I see our path to the divine as an intensely personal one. My salvation will come to me because of my choices, and mine alone. No church can save me. No man can save me. No one can carry me to God. I must find the path and I must walk it alone.
Mainstream Christianity (including the LDS Church) would have you believe that they can carry you to God. And why wouldn’t they teach that? If you believe that, then that teaching makes them persistently valuable and continuously relevant; it is in their interests that you believe they will always be important. They see themselves as the vehicles by which salvation is delivered.
I cannot accept this view. It relies on an exclusive view of knowledge (“Only this, but not that”). But I believe that our path to God must be an inclusive path, and it is a lonely path; a path where we must wander in darkness alone, relying solely upon our timid and feeble connection to God to lead us through the things that would distract us.

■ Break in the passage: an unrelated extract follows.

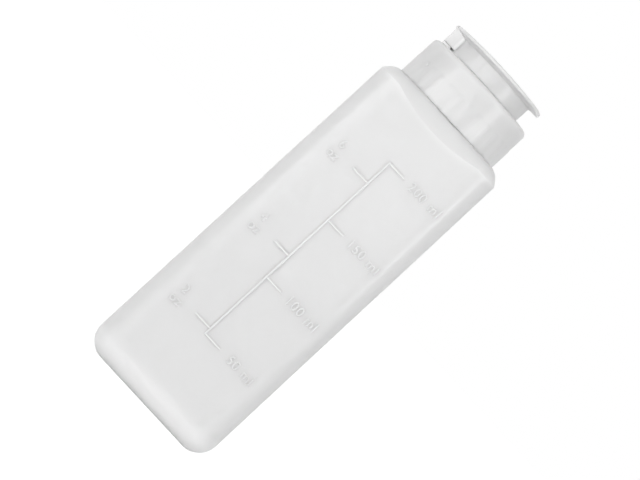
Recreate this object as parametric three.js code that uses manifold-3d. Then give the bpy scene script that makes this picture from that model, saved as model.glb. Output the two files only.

Along the way, God may send us messengers. He (and I use the pronoun loosely and out of convenience) has always sent messengers to point the way. But the messengers are never meant to be followed. They come to deliver a message, and it is the message we must follow. Not the messenger.
I can only show you the door. You’re the one that has to walk through it. (Morpheus, The Matrix)
This is all God has ever done. He has only ever shown us the path, but He leaves the choice to follow it up to us.
This is the role of a church and organized religion. It is meant to be a guidepost along the path to God. It is meant to be a messenger to show us the way to go, and then having chosen that way, it become irrelevant to us.
The only way to find the path is to learn as much as I can, because it is by learning that I can recognize and see the path.
This is my religion: to find my path to God, and to follow it wherever it goes.